Maintenant Jason, tu as gagné : Médée s’évanouit dans le désert : tu as la fille et tu as les enfants. Et moi, sans rien dire, je cheminerai, pas après pas, de pays en pays, qu’il vente ou qu’il pleuve, sans trêve, pauvresse devant ta porte, gitane abandonnée à la rage des chiens, aux jets de pierres des enfants (Rouquette 2009 : 75).

Comme il est évident par l’énoncé ci-dessus, dans cette tragédie le deuil de Médée revêt des problèmes sociaux et politiques contemporains, les conditions de vie et d’accueil des gens du voyage, des immigrés, des étrangers.

La réélaboration du contenu mythique s’avère très efficace pour traiter des problèmes contemporains. Comme cela a toujours été le cas, le masque théâtral des personnages éloignés dans le temps permet une mise à distance par rapport à l’événement brûlant de l’actualité. Cette distanciation permet une meilleure prise de conscience des éléments qui composent le problème. La représentation peut sensibiliser à une cause, car elle est capable de jeter de la lumière sur la condition de l’autre. La mise en parallèle des personnages mythiques glorieux par leur résistance dans le temps et ceux de nos jours, considérés faibles ou inférieurs permet la mise en valeur de ces derniers et donc éventuellement une meilleure considération de leurs problèmes. Le deuil des personnages théâtraux, et leur souffrance qui provoque le fameux élément de la catharsis – la pitié – chez le destinateur, véhiculent aussi des causes sociales et politiques contemporaines, qui sont traitées de façon efficace sur scène, grâce à la distance créée par le masque théâtral du mythe.

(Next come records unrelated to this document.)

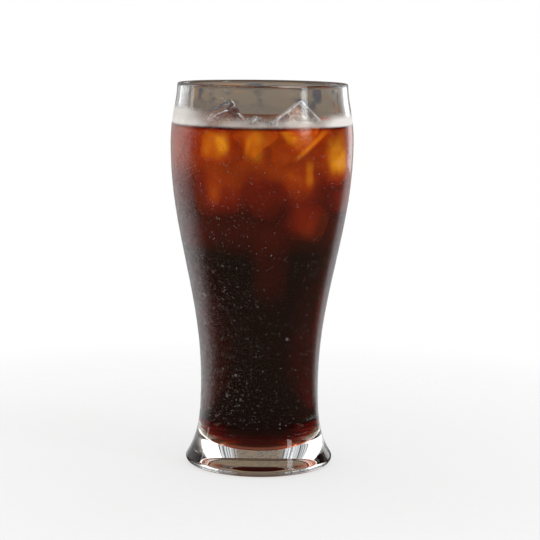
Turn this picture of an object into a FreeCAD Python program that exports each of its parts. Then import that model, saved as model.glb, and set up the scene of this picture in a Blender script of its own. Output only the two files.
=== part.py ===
import FreeCAD
import Part

import os
import re
import Sketcher

# Iced coffee in a waisted, footed beer-type glass.
# Frame: millimetres, +Z up, the origin on the glass's axis in the plane of its contact ring.
# Every node is a turned or moulded piece of its own: the glass, the coffee that fills its bore up
# to the liquid level, and the four ice cubes whose tips break that level.

# ---------------------------------------------------------------- driving dimensions
# Lengths in mm, angles in degrees. A "share" is the part of a span that a curve's handle takes.
SIZES = {
    # glass, outside: four stations on the wall, from the table up
    "glass_height": 168.0,
    "contact_radius": 30.3,      # outer edge of the flat ring that the glass stands on
    "contact_width": 3.2,
    "heel_radius": 32.25,        # where the rounded heel turns into the flare of the foot
    "heel_height": 3.3,
    "heel_run": 1.5,
    "waist_radius": 26.0,
    "waist_height": 36.3,
    "belly_radius": 39.9,
    "belly_drop": 26.6,          # from the lip down to the widest place
    "rim_radius": 37.1,
    # glass, inside
    "rim_wall": 1.9,
    "belly_wall": 2.3,
    "waist_wall": 3.0,
    "floor_height": 5.8,         # thickness of the solid foot on the axis
    "floor_dish": 2.4,           # how far the bore's side pole stands above the floor
    "floor_inset": 3.0,          # how far the floor's flat pole stays inside the waist's bore
    "punt_depth": 2.4,           # hollow under the foot, flat but for its rounded border
    # shape of the wall's curves
    "flare_lean": 4.7,
    "flare_lift": 7.9,
    "heel_share": 0.17,
    "punt_share": 0.8,
    "waist_under_share": 0.53,
    "waist_over_share": 0.374,
    "belly_under_share": 0.36,
    "belly_over_share": 0.51,
    "lip_lean": 0.35,
    "lip_reach": 9.0,
    "lip_share": 2.0 / 3.0,      # makes the lip's single cubic a half round of the wall's width
    # contents
    "headroom": 17.8,            # from the lip down to the liquid level
    "ice_side": 22.0,
    "ice_melt": 1.8,             # radius of the melted edges
    "ice_draft": 3.0,            # taper that lets a cube leave its mould
    "ice_wall_gap": 0.4,         # ice stays this far inside the bore
}

# Ice cubes that break the surface. Kept is the share of the mould's side that hasn't melted; across
# (+X) and deep (+Y, away from the viewer) place the cube's middle in mould sides from the axis, so
# that the cubes keep apart at any size of mould; sink is how far, in the same sides, the middle lies
# under the liquid level; turn, lean and tip are the cube's yaw, pitch and roll.
CUBES = {
    "ice_left": {
        "kept": 1.0, "across": -0.745, "deep": 0.20, "sink": 0.236, "turn": 6, "lean": -27, "tip": 5,
    },
    "ice_middle": {
        "kept": 0.568, "across": -0.10, "deep": -1.227, "sink": 0.15, "turn": -45, "lean": -30, "tip": 30,
    },
    "ice_right": {
        "kept": 0.795, "across": 0.673, "deep": -0.691, "sink": 0.059, "turn": 20, "lean": -38, "tip": -14,
    },
    "ice_back": {
        "kept": 0.864, "across": 0.614, "deep": 0.909, "sink": 0.318, "turn": -40, "lean": -26, "tip": 22,
    },
}


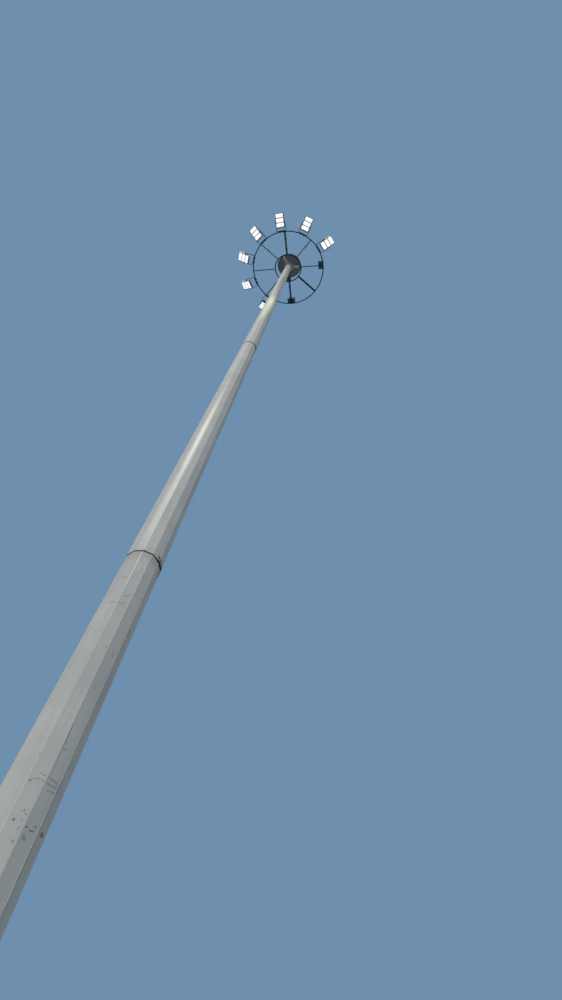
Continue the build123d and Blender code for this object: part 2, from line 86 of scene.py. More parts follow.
# Base flange and its ribs
FLANGE_TOP = top("base_flange")
RIB_AZIMUTHS = range(0, 360, 30)
RIB_HEIGHT = top("base_ribs") - FLANGE_TOP
RIB_REACH, RIB_HALF = 0.11, 0.006
FOOT_BEAD, RIB_BEAD, BEAD_LIFT, BEAD_STOP = 0.007, 0.004, 0.002, 0.01

# Service door
DOOR_MIDDLE, DOOR_HALF, DOOR_PROUD = (foot("service_door") + top("service_door")) / 2, 0.146, 0.0163
HINGE_AZIMUTH, HINGE_RISE, LOCK_RISE = 240, 0.45, 0.4
LEAF_THICKNESS, LEAF_STEP, LEAF_SCREW = 0.004, 0.022, 0.026

# Head sleeve and domed hood
SLEEVE_LENGTH, SLEEVE_WALL, SLEEVE_BOLT_DROPS = 0.32, 0.006, (0.06, 0.25)
HOOD_RADIUS, HOOD_DOME, HOOD_SKIRT = 0.450, 0.19, 0.03
HOOD_RIM = foot("hood") + HOOD_SKIRT
HOOD_SPHERE = (HOOD_RADIUS**2 + HOOD_DOME**2) / (2 * HOOD_DOME)
HOOD_CENTRE = HOOD_RIM + HOOD_DOME - HOOD_SPHERE
HOOD_TAB_CIRCLE, HOOD_RIM_BEAD, HOOD_RIB, HOOD_RIB_ENDS = 0.2, 0.0045, 0.005, (0.06, 0.43)

# Ropes
ROPE_AZIMUTHS = np.array([66.0, 186.0, 306.0])
ROPE_CIRCLE, INNER_ROPE_CIRCLE, ROPE_BEND = 0.42, 0.045, 0.056
ROPE_RADIUS, ROPE_LAY, ROPE_STEP, LAID_LENGTH = 0.004, 0.05, 0.004, 0.5
SHEAVE_HEIGHT, SOCKET_TOP, ANCHOR_TOP = top("hoist_ropes"), foot("hoist_ropes"), foot("rope_runs")

# Carriage rings, spokes and their clamps
RING_HEIGHT, RING_RADIUS, RING_TUBE = lamp_joints[0]["pos_m"][2], 1.34, 0.038
INNER_TUBE, MAST_CLEARANCE = 0.038, 0.158
INNER_RADIUS = BASE_ACROSS / 2 / cos(HALF_FLAT) + MAST_CLEARANCE + INNER_TUBE / 2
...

  1. 1Michel Azama est un dramaturge contemporain, professeur de lettres et professeur d’art dramatique, inspecteur d’Académie et conseiller littéraire auprès du Centre national des écritures du spectacle.
  2. 2On reconnait dans cette trouvaille de l’escapade montée par Achille pour sauver Iphigénie, les échos de la tragédie homonyme de Racine.
  3. 3Max Rouquette est un dramaturge contemporain. Sur sa biographie et bibliographie on peut consulter son site officiel : http://www.max-rouquette.org/biographie
  4. 4Cette situation est largement développée dans la tragédie, elle occupe plus de six pages, de p.72 à p.78.